- **WRITTEN INSTRUCTION**:
In the entries below, the lines from the one with "Continue the Blender" through the one with "return np.exp(-((value / width) ** 2))" are to be copied exactly; both ends count.

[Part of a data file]
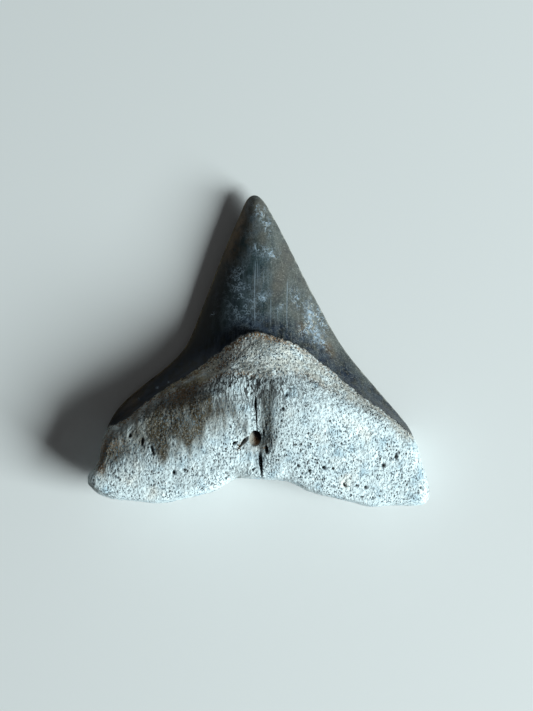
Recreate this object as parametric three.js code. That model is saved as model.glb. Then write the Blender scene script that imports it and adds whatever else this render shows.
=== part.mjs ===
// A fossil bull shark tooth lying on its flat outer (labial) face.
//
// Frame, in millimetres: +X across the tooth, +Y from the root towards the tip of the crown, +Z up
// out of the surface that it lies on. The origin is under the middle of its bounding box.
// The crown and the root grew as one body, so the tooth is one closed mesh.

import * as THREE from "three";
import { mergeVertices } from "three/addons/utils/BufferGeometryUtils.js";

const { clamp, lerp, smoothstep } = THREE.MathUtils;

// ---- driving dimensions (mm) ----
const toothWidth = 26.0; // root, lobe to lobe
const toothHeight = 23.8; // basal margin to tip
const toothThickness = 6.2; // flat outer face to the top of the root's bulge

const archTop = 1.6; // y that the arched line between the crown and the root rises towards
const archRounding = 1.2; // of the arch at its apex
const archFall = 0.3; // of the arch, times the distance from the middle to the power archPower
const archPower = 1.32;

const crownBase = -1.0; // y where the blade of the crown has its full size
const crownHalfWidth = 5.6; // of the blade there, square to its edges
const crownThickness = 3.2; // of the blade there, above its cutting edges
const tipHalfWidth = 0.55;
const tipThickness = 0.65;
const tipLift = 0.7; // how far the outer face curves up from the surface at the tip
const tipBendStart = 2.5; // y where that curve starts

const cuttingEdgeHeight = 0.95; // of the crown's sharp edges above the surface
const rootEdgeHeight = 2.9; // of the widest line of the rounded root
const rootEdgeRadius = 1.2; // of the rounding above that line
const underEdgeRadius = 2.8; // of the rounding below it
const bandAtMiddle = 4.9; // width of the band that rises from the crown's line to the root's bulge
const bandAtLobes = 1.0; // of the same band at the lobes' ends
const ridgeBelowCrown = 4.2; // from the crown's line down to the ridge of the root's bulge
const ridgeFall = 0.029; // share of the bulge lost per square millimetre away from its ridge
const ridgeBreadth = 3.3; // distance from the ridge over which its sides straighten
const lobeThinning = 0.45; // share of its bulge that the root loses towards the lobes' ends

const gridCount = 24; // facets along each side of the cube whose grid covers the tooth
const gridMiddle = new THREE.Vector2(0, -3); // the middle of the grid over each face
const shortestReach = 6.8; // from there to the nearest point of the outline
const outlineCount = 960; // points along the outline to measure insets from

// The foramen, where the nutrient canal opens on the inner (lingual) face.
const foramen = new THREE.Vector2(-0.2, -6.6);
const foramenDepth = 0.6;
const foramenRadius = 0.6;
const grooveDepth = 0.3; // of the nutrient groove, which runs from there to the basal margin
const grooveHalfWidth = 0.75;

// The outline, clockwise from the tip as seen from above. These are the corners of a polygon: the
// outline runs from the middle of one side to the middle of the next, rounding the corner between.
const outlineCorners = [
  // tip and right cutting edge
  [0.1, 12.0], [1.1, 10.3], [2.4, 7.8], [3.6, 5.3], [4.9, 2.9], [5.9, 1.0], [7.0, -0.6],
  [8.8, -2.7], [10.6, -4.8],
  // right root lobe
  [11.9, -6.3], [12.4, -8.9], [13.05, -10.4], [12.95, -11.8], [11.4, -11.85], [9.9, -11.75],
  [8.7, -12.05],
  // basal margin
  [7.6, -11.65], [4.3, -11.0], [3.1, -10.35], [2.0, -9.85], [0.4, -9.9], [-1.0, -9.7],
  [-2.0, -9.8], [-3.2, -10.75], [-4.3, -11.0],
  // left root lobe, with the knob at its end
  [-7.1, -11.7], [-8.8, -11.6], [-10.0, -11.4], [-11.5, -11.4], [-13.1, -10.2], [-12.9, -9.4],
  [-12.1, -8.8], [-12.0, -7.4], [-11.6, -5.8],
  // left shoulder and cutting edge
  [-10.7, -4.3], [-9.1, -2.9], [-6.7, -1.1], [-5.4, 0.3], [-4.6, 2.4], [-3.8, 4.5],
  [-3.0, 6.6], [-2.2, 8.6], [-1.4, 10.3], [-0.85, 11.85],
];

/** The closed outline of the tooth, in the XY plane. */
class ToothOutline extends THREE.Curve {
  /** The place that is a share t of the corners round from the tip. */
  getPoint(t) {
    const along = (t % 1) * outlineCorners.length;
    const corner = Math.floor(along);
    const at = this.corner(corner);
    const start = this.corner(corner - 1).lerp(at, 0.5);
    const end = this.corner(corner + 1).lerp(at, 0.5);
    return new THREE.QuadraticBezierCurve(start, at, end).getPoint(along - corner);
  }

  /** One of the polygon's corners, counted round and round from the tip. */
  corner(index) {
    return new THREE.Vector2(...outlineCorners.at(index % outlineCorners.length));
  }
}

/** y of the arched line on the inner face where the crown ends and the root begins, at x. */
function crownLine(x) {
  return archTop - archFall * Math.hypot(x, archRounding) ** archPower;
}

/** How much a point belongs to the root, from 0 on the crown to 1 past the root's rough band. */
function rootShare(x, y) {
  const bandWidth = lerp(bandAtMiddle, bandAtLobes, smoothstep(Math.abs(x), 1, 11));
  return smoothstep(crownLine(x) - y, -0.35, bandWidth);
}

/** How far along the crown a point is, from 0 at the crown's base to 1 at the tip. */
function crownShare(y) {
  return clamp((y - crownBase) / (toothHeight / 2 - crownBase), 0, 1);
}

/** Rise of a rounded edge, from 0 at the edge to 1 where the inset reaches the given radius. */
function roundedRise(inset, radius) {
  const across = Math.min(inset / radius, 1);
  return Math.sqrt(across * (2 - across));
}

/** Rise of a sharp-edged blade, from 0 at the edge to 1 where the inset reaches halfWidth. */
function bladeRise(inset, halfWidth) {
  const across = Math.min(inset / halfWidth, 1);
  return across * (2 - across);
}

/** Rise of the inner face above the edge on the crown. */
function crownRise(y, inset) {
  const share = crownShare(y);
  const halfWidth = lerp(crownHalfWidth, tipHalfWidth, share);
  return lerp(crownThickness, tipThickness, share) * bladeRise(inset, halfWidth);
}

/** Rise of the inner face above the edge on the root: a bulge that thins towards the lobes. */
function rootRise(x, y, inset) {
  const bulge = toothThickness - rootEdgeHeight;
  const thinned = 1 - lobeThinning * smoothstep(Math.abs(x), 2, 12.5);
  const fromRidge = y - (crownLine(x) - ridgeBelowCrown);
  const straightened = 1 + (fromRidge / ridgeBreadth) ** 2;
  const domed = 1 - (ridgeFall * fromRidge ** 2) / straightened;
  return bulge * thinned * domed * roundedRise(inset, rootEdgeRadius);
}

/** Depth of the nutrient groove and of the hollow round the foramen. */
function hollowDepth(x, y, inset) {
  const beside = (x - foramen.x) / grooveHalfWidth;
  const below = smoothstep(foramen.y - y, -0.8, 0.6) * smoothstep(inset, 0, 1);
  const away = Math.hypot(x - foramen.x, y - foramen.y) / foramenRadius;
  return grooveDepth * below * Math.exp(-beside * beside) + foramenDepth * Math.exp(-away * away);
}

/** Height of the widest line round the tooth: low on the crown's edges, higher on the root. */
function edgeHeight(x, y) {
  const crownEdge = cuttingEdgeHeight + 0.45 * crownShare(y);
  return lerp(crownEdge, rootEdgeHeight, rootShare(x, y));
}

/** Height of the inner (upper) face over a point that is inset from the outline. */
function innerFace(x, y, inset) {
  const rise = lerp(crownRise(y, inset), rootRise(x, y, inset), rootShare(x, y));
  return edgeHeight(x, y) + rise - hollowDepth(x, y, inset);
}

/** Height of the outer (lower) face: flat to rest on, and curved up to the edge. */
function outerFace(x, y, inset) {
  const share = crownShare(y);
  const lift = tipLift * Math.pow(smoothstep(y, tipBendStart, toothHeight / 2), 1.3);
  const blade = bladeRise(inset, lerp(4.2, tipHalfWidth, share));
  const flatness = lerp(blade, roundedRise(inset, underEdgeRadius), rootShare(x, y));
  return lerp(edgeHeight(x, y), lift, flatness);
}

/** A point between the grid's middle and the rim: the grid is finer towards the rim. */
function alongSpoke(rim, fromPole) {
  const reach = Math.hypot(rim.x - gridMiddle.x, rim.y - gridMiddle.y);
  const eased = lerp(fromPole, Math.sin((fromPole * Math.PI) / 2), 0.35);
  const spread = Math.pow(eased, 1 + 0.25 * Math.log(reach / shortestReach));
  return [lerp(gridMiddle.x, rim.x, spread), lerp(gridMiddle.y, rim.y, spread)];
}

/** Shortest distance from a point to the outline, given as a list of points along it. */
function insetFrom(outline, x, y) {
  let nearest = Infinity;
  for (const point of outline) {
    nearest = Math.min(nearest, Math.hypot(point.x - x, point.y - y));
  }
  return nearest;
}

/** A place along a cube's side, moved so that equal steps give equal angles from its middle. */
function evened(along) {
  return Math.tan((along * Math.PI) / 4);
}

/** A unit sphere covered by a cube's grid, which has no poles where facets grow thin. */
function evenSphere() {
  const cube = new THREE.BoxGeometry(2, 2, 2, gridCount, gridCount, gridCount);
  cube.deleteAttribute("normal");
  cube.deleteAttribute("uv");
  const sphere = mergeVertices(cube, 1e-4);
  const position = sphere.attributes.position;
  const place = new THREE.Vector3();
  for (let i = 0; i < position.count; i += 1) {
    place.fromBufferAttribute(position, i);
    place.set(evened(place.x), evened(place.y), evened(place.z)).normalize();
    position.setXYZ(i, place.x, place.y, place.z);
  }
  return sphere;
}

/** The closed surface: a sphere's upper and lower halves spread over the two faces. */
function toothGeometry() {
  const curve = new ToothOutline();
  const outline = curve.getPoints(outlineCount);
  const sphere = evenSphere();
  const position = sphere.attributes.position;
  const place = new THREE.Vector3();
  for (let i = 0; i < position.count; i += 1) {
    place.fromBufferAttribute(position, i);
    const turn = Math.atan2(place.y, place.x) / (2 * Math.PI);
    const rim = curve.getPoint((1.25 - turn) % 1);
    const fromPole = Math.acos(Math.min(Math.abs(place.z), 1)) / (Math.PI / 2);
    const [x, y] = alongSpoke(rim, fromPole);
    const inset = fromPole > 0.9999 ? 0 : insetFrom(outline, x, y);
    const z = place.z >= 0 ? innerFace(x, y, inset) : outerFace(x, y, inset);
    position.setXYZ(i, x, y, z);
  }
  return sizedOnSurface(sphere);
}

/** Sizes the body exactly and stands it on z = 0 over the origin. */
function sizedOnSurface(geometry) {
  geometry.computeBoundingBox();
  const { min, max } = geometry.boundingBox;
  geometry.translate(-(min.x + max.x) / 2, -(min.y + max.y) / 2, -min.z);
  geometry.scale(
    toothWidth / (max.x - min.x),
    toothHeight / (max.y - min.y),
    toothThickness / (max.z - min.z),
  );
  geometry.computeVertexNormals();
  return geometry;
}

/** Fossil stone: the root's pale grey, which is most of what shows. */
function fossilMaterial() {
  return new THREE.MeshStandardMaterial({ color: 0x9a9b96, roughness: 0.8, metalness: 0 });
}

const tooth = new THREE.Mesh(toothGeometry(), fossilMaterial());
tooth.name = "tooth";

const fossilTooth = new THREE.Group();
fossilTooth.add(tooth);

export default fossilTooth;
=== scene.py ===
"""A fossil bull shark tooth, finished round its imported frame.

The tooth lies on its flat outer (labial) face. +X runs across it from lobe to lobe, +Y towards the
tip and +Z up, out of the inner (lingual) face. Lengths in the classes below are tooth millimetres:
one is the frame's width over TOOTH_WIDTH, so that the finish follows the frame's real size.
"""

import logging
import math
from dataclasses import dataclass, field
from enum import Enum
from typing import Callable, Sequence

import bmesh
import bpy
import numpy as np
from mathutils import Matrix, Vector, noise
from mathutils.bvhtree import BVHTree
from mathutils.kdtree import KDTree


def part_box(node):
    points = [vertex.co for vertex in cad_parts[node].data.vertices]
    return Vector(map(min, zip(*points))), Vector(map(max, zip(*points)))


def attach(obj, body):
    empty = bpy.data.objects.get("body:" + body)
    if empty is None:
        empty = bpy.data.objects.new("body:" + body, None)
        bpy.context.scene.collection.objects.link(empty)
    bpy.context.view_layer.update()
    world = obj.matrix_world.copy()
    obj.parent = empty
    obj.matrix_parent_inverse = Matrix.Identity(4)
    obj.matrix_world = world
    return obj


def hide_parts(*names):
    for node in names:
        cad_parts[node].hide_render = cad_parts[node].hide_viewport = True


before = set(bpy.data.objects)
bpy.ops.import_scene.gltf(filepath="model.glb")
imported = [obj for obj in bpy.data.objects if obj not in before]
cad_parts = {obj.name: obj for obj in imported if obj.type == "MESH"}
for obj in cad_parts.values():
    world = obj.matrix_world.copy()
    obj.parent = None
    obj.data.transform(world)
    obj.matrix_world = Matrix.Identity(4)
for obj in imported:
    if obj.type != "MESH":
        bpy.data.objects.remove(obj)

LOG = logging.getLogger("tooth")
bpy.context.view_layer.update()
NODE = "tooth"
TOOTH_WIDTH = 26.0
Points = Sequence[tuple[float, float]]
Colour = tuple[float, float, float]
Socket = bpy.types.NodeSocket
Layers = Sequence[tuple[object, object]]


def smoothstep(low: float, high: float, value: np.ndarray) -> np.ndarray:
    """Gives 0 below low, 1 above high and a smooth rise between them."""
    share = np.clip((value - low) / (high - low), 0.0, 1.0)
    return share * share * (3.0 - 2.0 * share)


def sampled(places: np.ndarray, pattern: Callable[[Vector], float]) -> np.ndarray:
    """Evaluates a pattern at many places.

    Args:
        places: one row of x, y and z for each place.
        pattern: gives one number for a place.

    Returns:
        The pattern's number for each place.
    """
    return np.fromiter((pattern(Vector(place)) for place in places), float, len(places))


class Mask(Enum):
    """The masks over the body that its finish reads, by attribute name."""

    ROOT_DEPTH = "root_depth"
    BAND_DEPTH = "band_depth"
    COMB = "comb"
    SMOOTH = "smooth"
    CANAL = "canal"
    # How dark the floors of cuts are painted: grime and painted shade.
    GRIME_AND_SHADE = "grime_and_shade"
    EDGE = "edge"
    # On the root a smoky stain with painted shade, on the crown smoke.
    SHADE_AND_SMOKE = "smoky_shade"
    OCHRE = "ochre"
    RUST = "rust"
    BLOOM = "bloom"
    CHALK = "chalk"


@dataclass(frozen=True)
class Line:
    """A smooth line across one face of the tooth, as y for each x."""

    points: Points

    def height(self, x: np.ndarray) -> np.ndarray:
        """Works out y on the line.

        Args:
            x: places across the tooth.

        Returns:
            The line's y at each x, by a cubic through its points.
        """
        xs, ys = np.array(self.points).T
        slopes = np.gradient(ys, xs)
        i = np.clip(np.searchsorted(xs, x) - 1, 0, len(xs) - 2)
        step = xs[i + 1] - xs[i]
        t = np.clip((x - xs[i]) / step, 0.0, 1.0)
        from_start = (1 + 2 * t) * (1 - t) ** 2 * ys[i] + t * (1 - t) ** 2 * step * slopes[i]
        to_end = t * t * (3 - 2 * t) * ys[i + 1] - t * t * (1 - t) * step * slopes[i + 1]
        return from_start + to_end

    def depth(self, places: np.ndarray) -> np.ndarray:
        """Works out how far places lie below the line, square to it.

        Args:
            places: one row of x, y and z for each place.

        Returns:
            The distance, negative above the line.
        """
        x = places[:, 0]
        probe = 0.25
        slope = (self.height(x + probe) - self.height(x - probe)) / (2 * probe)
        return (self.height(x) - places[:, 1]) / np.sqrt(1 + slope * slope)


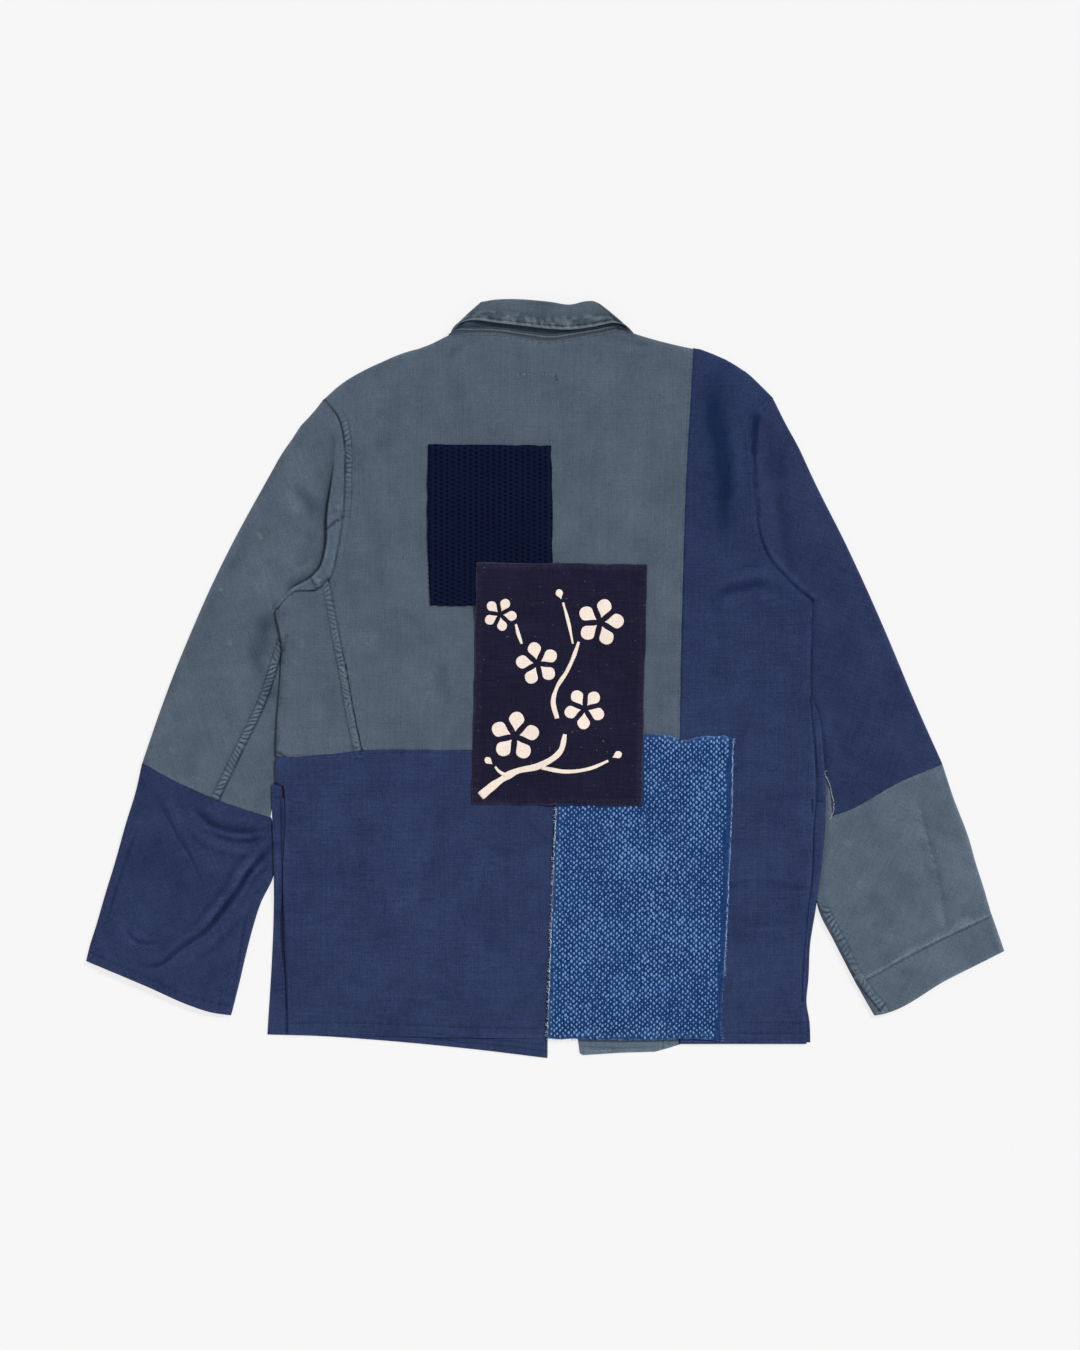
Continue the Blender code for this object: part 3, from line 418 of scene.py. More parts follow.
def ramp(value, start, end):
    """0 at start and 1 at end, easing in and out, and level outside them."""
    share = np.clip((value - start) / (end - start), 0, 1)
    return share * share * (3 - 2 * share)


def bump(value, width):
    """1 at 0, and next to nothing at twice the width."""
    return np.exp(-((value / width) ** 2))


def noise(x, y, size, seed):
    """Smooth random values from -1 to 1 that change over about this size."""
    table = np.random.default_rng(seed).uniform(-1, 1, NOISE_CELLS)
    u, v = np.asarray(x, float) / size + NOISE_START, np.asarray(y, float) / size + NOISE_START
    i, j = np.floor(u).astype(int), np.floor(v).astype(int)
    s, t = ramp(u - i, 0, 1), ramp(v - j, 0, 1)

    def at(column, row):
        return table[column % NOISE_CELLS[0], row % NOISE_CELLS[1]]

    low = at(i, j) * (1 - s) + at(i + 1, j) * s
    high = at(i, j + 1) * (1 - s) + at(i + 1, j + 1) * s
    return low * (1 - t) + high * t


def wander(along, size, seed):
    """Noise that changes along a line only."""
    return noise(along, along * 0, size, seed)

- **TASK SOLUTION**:
Continue the Blender code for this object: part 3, from line 418 of scene.py. More parts follow.
def ramp(value, start, end):
    """0 at start and 1 at end, easing in and out, and level outside them."""
    share = np.clip((value - start) / (end - start), 0, 1)
    return share * share * (3 - 2 * share)


def bump(value, width):
    """1 at 0, and next to nothing at twice the width."""
    return np.exp(-((value / width) ** 2))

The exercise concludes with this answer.